GIVEN REQUEST:
Search the listing below for "origin". Copy each matching line.

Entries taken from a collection
>>>>>

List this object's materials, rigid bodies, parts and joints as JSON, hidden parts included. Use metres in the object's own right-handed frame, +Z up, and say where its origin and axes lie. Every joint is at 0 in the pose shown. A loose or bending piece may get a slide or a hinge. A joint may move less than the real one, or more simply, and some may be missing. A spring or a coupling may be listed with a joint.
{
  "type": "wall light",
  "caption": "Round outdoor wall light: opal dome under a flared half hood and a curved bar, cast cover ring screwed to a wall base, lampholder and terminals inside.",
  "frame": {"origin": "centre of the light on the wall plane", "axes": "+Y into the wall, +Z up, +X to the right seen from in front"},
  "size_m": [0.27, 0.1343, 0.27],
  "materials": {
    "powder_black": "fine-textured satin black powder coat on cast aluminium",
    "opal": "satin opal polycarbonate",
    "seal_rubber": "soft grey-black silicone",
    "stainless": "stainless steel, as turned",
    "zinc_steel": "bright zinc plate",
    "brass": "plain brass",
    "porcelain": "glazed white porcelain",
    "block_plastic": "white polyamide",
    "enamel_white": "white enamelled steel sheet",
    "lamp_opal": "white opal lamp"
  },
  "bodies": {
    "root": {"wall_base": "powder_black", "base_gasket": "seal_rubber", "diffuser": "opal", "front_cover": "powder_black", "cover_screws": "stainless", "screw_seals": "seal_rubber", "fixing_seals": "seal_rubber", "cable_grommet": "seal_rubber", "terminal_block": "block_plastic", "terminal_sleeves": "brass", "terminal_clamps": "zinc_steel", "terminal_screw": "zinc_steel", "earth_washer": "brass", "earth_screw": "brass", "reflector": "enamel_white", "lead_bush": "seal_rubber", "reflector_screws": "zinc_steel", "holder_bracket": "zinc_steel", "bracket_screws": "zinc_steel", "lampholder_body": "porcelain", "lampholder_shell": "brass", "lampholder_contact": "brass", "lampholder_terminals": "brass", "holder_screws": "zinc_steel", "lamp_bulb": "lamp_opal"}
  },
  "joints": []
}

<<<<<
>>>>>

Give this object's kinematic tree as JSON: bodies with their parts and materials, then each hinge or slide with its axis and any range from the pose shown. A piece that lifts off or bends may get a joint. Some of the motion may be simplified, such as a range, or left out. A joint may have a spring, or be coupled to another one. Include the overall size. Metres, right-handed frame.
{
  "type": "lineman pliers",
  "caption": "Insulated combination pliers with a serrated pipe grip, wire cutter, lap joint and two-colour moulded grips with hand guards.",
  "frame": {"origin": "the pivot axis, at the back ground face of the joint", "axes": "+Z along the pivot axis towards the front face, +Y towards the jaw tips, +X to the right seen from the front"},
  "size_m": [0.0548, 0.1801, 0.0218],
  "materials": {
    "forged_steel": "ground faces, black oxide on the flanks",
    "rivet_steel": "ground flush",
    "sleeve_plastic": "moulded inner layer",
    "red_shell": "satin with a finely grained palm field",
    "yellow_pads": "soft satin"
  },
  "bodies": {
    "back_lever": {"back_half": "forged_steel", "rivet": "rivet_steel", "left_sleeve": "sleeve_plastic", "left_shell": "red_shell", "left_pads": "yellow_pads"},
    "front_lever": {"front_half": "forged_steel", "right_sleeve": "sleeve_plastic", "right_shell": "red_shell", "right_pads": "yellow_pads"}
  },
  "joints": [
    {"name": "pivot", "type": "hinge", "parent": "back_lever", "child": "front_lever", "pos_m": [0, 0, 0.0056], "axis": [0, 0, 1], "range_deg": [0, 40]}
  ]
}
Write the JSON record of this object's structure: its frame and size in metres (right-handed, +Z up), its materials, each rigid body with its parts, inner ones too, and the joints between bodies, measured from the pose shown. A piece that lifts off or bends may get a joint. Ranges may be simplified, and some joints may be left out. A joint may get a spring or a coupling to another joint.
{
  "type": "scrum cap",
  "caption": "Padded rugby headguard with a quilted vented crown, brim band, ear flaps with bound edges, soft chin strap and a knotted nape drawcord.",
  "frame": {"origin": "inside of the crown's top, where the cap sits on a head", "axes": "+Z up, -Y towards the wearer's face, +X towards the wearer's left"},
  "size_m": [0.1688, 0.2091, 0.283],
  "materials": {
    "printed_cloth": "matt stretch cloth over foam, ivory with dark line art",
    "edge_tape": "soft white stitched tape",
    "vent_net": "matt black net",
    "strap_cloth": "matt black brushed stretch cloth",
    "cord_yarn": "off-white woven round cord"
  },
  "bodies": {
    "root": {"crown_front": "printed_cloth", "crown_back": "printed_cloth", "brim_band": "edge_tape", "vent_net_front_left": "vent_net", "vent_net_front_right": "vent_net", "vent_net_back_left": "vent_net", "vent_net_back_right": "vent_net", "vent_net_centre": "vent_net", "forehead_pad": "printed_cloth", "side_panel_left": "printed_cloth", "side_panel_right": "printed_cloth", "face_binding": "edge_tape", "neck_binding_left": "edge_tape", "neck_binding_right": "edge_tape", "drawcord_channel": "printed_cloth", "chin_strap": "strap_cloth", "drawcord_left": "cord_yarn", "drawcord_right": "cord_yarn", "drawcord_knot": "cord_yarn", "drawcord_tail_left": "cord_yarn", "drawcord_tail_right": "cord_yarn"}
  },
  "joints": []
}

<<<<<

REPLY:
List this object's materials, rigid bodies, parts and joints as JSON, hidden parts included. Use metres in the object's own right-handed frame, +Z up, and say where its origin and axes lie. Every joint is at 0 in the pose shown. A loose or bending piece may get a slide or a hinge. A joint may move less than the real one, or more simply, and some may be missing. A spring or a coupling may be listed with a joint.
  "frame": {"origin": "centre of the light on the wall plane", "axes": "+Y into the wall, +Z up, +X to the right seen from in front"},
  "frame": {"origin": "the pivot axis, at the back ground face of the joint", "axes": "+Z along the pivot axis towards the front face, +Y towards the jaw tips, +X to the right seen from the front"},
  "frame": {"origin": "inside of the crown's top, where the cap sits on a head", "axes": "+Z up, -Y towards the wearer's face, +X towards the wearer's left"},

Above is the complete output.